Records with modeling code:
>> Start

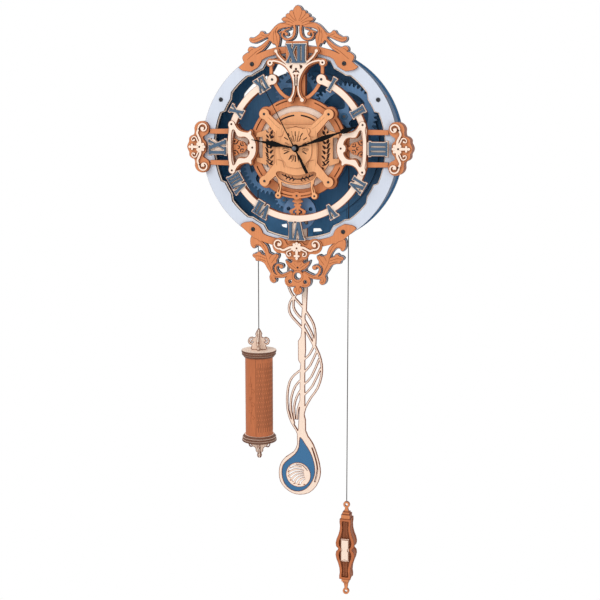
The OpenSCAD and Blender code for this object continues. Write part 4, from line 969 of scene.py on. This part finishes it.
class CLOCK_OT_marks(bpy.types.Operator):
    """Char the fans of the shield, and lay dark inlays on the laurel's leaves, the piercings and the holes of
    the pins as painted shade of these openings
    """

    bl_idname = "clock.marks"
    bl_label = "Marks"

    def execute(self, context):
        marks = bmesh.new()
        for line in FAN_CUTS:
            ribbon(marks, line, 1.3, SHIELD_FACE, thin=1)
        for first, last in FAN_DOTS:
            dx, dz = (b - a for a, b in zip(first, last))
            reach = 0.35 / math.hypot(dx, dz)
            for k in range(6):
                x, z = (a + (b - a) * (k + 0.25) / 6 for a, b in zip(first, last))
                dot = [(x + s * dx * reach, z + s * dz * reach) for s in (-1, 1)]
                ribbon(marks, dot, 1.5 - 0.15 * k, SHIELD_FACE, thin=1)
        # Dark discs at the pins: painted shade of their holes.
        hole = [(r * MM, y * MM) for r, y in ((0, -0.05), (1.2, -0.05), (1.2, 0.2), (0, 0.2))]
        for y, places in PINS:
            for x, z in places:
                for side in (-1, 1):
                    turned_shape(marks, at(side * x, z, y), hole, 12)
        as_piece("char_and_hole_shade_marks", marks, "char", "frame")
        # Dark inlays over the laurel's leaves, the piercings and the middle hole: painted shade of the
        # openings, in the colour of char.
        wing = mirrored(joined(*[leaf(*ends, 2.5) for ends in LEAVES]))
        box = (29, -27.5, 43, 21)
        cuts = [(wing, box, LAUREL_FACE - 0.07, LAUREL_FACE + 0.2, 0.3, place) for place in (at, flip)]
        holes = mirrored(joined(disc(0, 95.4, 1.5), *[bar(*piercing) for piercing in PIERCINGS]))
        cuts.append((holes, (-9, 74, 9, 102), BADGE_FACE - 0.07, BADGE_FACE + 0.2, 0.3))
        ply_piece("opening_shade_inlays", cuts, "char", "frame")
        lines = both_sides(SHIELD_EDGE[:2]) + SHIELD_EDGE[2:]
        engraving("shield_edge", lines, SHIELD_FACE, 0.45)
        return {"FINISHED"}


# The bob's shell

SHELL_AT = (-2.4, -424.1)
SHELL_SLOTS = (
    ([(-13.2, -414.2), (-8.6, -411.9), (-4, -411.5), (1.8, -413.0)], 1.9, 0.9),
    ([(-14.4, -418.6), (-9.6, -415.9), (-4.4, -415.3), (1.6, -416.0), (4.6, -417.4)], 2.3, 1.0),
    ([(-14.2, -423.6), (-9.6, -420.4), (-4.4, -418.9), (1.6, -418.9), (4.4, -419.8)], 2.3, 1.0),
    ([(-12.8, -428.4), (-9.0, -424.8), (-4.4, -422.4), (1.6, -421.6), (4.6, -422.0)], 2.3, 1.0),
    ([(-9.6, -432.6), (-6.8, -428.6), (-3.0, -425.6), (1.6, -424.2), (5.0, -424.2)], 2.3, 1.0),
    ([(-5.6, -435.0), (-3.6, -431.4), (-0.4, -428.4), (3.0, -426.8), (6.0, -426.6)], 2.2, 1.0),
    ([(-0.2, -436.2), (1.2, -433.2), (3.6, -430.6), (6.4, -429.2)], 2.0, 0.9),
    ([(-4.6, -409.8), (-1.2, -409.7), (3.4, -411.0), (7.0, -413.8), (9.6, -417.0)], 0.8, 1.1),
)
SHELL_PITS = (
    (-16.2, -421.2), (-16.0, -427.0), (-13.2, -432.3), (-8.4, -436.4), (-2.7, -437.6), (5.1, -436.9),
)


class CLOCK_OT_shell(bpy.types.Operator):
    """Cut the shell of the bob, with a brown edge round each slot"""

    bl_idname = "clock.shell"
    bl_label = "Shell"

    def execute(self, context):
        low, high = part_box("bob_shell")
        y = (low.y - DIAL.y) / MM
        radius = (high.x - low.x) / 2 / MM
        middle = ((low.x + high.x) / 2 / MM - DIAL.x / MM, (low.z + high.z) / 2 / MM - DIAL.z / MM)
        dx, dz = middle[0] - SHELL_AT[0], middle[1] - SHELL_AT[1]

        def moved(points):
            return [(x + dx, z + dz) for x, z in points]

        slots = joined(*[bar(moved(smooth_line(points, 3)), *widths) for points, *widths in SHELL_SLOTS])
        pits = joined(*[bar(moved([(x, z), (x + 1.0, z + 0.4)]), 1.3) for x, z in SHELL_PITS])
        rim = disc(*middle, radius)
        box = [m + s * (radius + 1) for s in (-1, 1) for m in middle]
        plate = [(cut(rim, slots, pits), box, y, y + 1.4, 0.3)]
        ply_piece("shell_disc", plate, "plate_pale", "pendulum", ["bob_shell"])
        border = cut(grown(slots, 0.32), slots)
        edge = cut(rim, disc(*middle, radius - 0.5))
        lines = [(joined(cut(border, pits), pits, edge), box, y - 0.06, y + 0.1, 0.3)]
        ply_piece("shell_lines", lines, "pale_burn", "pendulum")
        return {"FINISHED"}


# The handle

HANDLE_EDGE = [
    (7.5, -480.9), (7.6, -485.6), (6.9, -490.4), (7.4, -496.4), (9.0, -502.6), (11.4, -508.6), (12.6, -514.2),
    (12.0, -518.6), (9.4, -521.4), (9.1, -522.4), (9.4, -523.4), (12.0, -526.2), (12.6, -530.6), (11.4, -536.2),
    (9.0, -542.2), (7.4, -548.4), (6.9, -554.4), (7.6, -559.0), (7.5, -563.7),
]
HANDLE_SLOT = [
    (4.3, -484.2), (4.3, -488.6), (3.6, -492.6), (4.2, -498.4), (5.6, -504.6), (7.6, -510.2), (8.2, -514.5),
    (7.4, -518.2), (5.0, -521.6), (5.0, -523.2), (7.4, -526.6), (8.2, -530.4), (7.6, -534.6), (5.6, -540.4),
    (4.2, -546.4), (3.6, -552.2), (4.3, -556.4), (4.3, -560.6),
]
LABEL_EDGE = [
    (4.8, -508.6), (4.8, -520.2), (3.7, -521.0), (3.4, -522.4), (3.7, -523.8), (4.8, -524.6), (4.8, -537.2),
    (2.4, -536.8), (0, -535.4),
]
# Half width, top, foot and half depth
COLLARS = (
    (5.8, -475.6, -480.9, 7.2), (4.7, -563.7, -567.4, 7.2),
    (4.6, -472.8, -475.6, 4.2), (3.8, -567.4, -570.2, 4.2),
)


def two_sided(points):
    """A closed outline from its right side, given from top to bottom."""
    return [*points, *[(-x, z) for x, z in points[::-1] if x]]


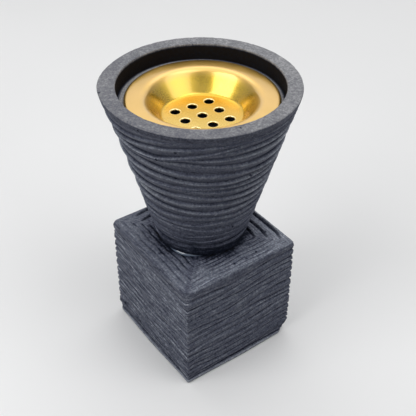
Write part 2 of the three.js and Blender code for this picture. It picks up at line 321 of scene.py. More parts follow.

# Painted light and shade of the layers: a painted highlight on a crest and under the next one, painted shade
# in the corner between and in the layer's depth. Widths are those at the sides, and what is added at the
# front.
CUP_TONE = -0.08
CREST_HIGHLIGHT = 0.74
CORNER_SHADE = 0.42
DEPTH_SHADE = 0.14
CREST_WIDTH = (0.0004, 0.0006)
BROW_WIDTH = (0.0004, 0.0005)
CORNER_WIDTH = (0.0008, 0.0007)
BROW_SHARE = 0.85
BROW_RISE_SHARE = 0.12
CORNER_PLACE = 0.0003

# Strength of the painted highlights and shade of the thin layers and of the streaks, and what is added low
# down
CUP_FINE_LIGHT_SHADE = (0.18, 0.1)
CUP_STREAK = (0.18, 0.06)

# Shade over the foot, all round and more at the front and the right
FOOT_SHADES = [(1.2, 0.0042), (0.22, 0.014)]
FOOT_SHADE = (0.4, 0, 0.0095)
FOOT_SHADE_TURN = (radians(-22), radians(18))

# Foot, band, rim, recess, shelf and well: tone, streaks, and how far blue-black turns to warm grey. The dark
# foot and the very dark recess are painted shade, the pale rim and shelf painted light; the well is darker.
FACE_LOOKS = [(-1, 0, 0), (-0.1, 0.2, 0.3), (0.46, 0.12, 1), (-2, 0, 0.6), (0.9, 0, 1), (-0.5, 0, 0.6)]
# Painted light on the rim: paler on its right and at the back, darker at the front and a little on its left
RIM_SIDE_LIGHT = (0.12, 0.06)
RIM_BACK_LIGHT = 0.1

# Lumps and grit on the wall, grit and chipped edges on the rim
LUMP_SIZE = (0.009, 0.009, 0.0018)
GRIT_SIZE = (0.0016, 0.0016, 0.0009)
CUP_ROUGHNESS = 0.00006
LUMP_TONE = 0.12
RIM_ROUGHNESS = 0.00005
RIM_START = 0.0008
RIM_EDGE_WIDTH = 0.0007
CHIP_SIZE = 0.0022
CHIP_START = 0.15
CHIP_REACH = 0.0012
CHIP_DEPTH = 0.00028
CHIP_TONE = 0.4

# Crests from the foot up, in shares of the ridged height: height at the front, climb to the right, climb to
# both sides, and 1 for a branch, which closes up with a neighbour
CUP_CRESTS = [
    (0.045, -0.019, 0, 0), (0.083, 0.017, 0, 0), (0.146, 0, 0.019, 0), (0.192, 0.004, 0.019, 0),
    (0.249, -0.01, 0.006, 0), (0.304, 0.01, 0, 0), (0.362, 0, 0, 0), (0.414, -0.02, 0.015, 0),
    (0.483, -0.028, 0, 0), (0.545, -0.029, -0.015, 0), (0.608, -0.057, 0, 1), (0.623, 0, 0.004, 0),
    (0.669, -0.019, 0.015, 0), (0.733, -0.043, 0, 0), (0.811, -0.035, -0.033, 0), (0.862, -0.031, 0, 1),
    (0.893, 0.006, 0, 1), (0.891, 0.138, 0, 1), (0.946, 0.05, -0.063, 0), (0.981, 0.025, -0.05, 0),
    (0.99, 0, 0, 1),
]

# Single pits and pale grains on the wall: degrees from the front, height over the foot
CUP_PITS = [(-16.7, 0.0301), (-5.4, 0.0242), (17.9, 0.0263), (-25.6, 0.0433), (-32.7, 0.0419), (48, 0.052)]
CUP_GRAINS = [(-14.9, 0.0805), (-27.1, 0.0781), (12.9, 0.0318)]
PIT_RADIUS = 0.00042
PIT_DEPTH = 0.0003
PIT_TONE = 0.9
GRAIN_RADIUS = 0.8 * PIT_RADIUS
GRAIN_TONE = 2.2

cup_angle = (turns(CUP_COLUMNS) - CUP_FRONT + TURN / 2) % TURN - TURN / 2
cup_bulge = hills(cup_angle, BULGE)


def cone_radius(height):
    return FOOT_RADIUS + (BAND_RADIUS - FOOT_RADIUS) * height / WALL_TOP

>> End

**WHAT THE TASK ASKS**
Identify the lines that hold the word "scene". Copy every one of them.

**TASK OUTPUT**
The OpenSCAD and Blender code for this object continues. Write part 4, from line 969 of scene.py on. This part finishes it.
Write part 2 of the three.js and Blender code for this picture. It picks up at line 321 of scene.py. More parts follow.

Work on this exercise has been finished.